I have a rough reprex below, though I'm not sure it's best implemented.

# Libs
library(dplyr)
library(gt)
library(gtreg)
library(gtsummary)
library(haven)

# Get source data
adsl_raw <- read_xpt("https://github.com/phuse-org/TestDataFactory/raw/main/Updated/TDF_ADaM/adsl.xpt")
adae_raw <- read_xpt("https://github.com/phuse-org/TestDataFactory/raw/main/Updated/TDF_ADaM/adae.xpt")

# Trim source data for brevity
adsl <- adsl_raw %>%
  select(USUBJID, TRT01A)

adae <- adae_raw %>%
  select(USUBJID, AEBODSYS, AEDECOD, AESEV) %>%
  filter(AEBODSYS %in% c("INJURY, POISONING AND PROCEDURAL COMPLICATIONS", "SKIN AND SUBCUTANEOUS TISSUE DISORDERS")) %>%
  left_join(adsl)

# Full table
out_table <- adae %>%
  tbl_ae(
    id = USUBJID,
    id_df = adsl,
    ae = AEDECOD,
    soc = AEBODSYS,
    by = AESEV,
    strata = TRT01A
  ) %>%
  bold_labels()

# Threshold table

# Set a threshold
threshold <- 2

# Use modify_table_body() to:
# for all columns with prefix 'stat', create a corresponding variable with suffix 'pct' that extracts out the percentage
# then, filter all variables ending with `pct` - in this case, stat_4* is not relevant
threshold_table <- out_table %>%
  gtsummary::modify_table_body(
    ~ .x %>%
      mutate(across(
        starts_with("stat"),
        list(pct = ~ as.numeric(stringr::str_extract(., "(?<=\\().+?(?=\\))")))
      )) %>%
      filter_at(
        vars(ends_with("pct") & !contains("_4")),
        any_vars(. >= threshold)
      )
  )
# might need to reconsider SOC totals? maybe, maybe not?

Original

xorg

Threshold @ 2%

xnew

I can imagine something like

adae %>%
  tbl_ae(
    id = USUBJID,
    id_df = adsl,
    ae = AEDECOD,
    soc = AEBODSYS,
    by = AESEV,
    strata = TRT01A,
    threshold = 2
  ) 

Best, Matt

shannonpileggi commented 1 year ago

Hi @mattkumar! Thank you for the kind words and for the thresholding suggestion. No, this had not yet been on our roadmap. Could you provide any references or papers that document methods for thresholding? There could be different ways of applying the threshold (overall, within treatment arm) and as you mentioned also implications for SOC counting.

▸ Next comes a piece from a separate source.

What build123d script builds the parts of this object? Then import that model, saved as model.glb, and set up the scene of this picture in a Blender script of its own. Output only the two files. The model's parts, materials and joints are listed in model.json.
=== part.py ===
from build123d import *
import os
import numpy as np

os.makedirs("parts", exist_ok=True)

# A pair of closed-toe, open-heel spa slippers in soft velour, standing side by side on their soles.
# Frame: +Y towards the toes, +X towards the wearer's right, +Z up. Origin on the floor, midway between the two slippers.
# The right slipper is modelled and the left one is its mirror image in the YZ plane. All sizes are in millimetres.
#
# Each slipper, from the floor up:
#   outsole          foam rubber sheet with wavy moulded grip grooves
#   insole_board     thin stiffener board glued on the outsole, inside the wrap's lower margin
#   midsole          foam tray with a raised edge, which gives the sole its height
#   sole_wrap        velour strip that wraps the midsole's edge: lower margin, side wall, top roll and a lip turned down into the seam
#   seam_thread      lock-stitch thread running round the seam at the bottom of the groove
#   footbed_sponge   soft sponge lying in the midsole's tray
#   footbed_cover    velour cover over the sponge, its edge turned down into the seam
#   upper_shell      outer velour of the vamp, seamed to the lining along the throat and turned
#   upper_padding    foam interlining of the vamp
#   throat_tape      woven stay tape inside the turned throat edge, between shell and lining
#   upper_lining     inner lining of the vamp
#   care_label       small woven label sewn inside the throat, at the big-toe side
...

mattkumar commented 1 year ago

Hi @shannonpileggi!

I've typically seen thresholds apply to percentages in these scenarios:

(1) in any treatment arms (i.e., at least one arm; applied to Preferred Term, SOCs omitted) (2) the total/overall column (applied to Preferred Term, SOCs omitted)

A link to the recent Standard Safety Tables and Figures: Integrated Guide by the FDA can be found here which highlights some of this. See Tables 13 and 55. Figure 5 it explicitly mentions 'in any treatment arm'.

What's more interesting is Table 58, where it looks like combinations of thresholds could be applied.

Customization Adjust the cutoffs, as deemed necessary (e.g., ≥5% in drug-treated group and ≥2% more in the drug-treated group than the placebo-treated group).

From the above, I imagine there could also be a need to view AEs of X% or greater anchored to a single treatment arm in the presence of many.